Yet even The Beatles have songs that have been overlooked, dismissed or just overshadowed by their more famous counterparts. Some of those date from their earlier days, when the speed of their rise tended to obscure the majesty of some of the tracks that only appeared on their album. Others date from the period after  they stopped touring to pour every ounce of their creative energy into the studio.

These under-appreciated gems range from bristling rockers to downbeat ballads, shapeshifting rock operas to pure pop gems. Here they are, the 20 Beatles songs that deserve way more love than they get.

Metal Hammer line break

20. Savoy Truffle (The Beatles, 1968)

Often dismissed as one of the White Album’s more nonsensical offerings, largely due to lyrics inspired by George Harrison’s good friend Eric Clapton and his appetite for Mackintosh’s Good News chocolates, Savoy Truffle is, in fact, a superior blues-rock tune that highlights Harrison’s growing maturity as a songwriter. It’s also notable for a terrific horn section.

19. The Night Before (Help!, 1965)

A terrific Paul McCartney vocal is further elevated by Lennon/Harrison harmonies and lead guitar breaks – courtesy of Paul and George – in different octaves. John, meanwhile, gets busy on electric piano. The Night Before featured in one of the more memorable scenes from the Help! movie, The Beatles performance on Salisbury Plain crowned by an exploding bomb.

18. There’s A Place (Please Please Me, 1963)

Described by John Lennon as an “attempt at a sort of Motown, black thing”, the title of this McCartney co-write was inspired by a line from the West Side Story tune, Somewhere. The upbeat nature of the music is in direct contrast to its introspective lyric, an early example of The Beatles retreating into a secret inner realm where solitude is a comfort.

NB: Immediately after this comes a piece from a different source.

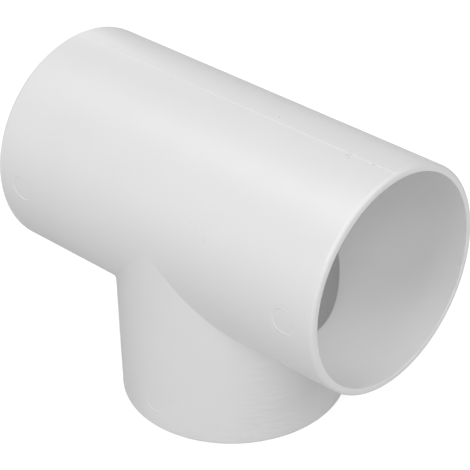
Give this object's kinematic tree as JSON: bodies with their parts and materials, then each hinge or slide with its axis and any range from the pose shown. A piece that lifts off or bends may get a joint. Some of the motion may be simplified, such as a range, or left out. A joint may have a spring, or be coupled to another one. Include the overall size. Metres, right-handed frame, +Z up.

17. Don’t Bother Me (With The Beatles, 1963)

Harrison’s first Beatles song was written during a summer season in Bournemouth in August 1963. Despite his dismissive attitude – “At least it showed me that all I needed to do was keep on writing, and then maybe eventually I would write something good” – it’s a double-tracked nugget with a deliciously sour lyric and oddly alluring percussion, courtesy of tambourine, woodblock and an Arabian bongo.

16. Don’t Let Me Down (b-side of Get Back, 1969)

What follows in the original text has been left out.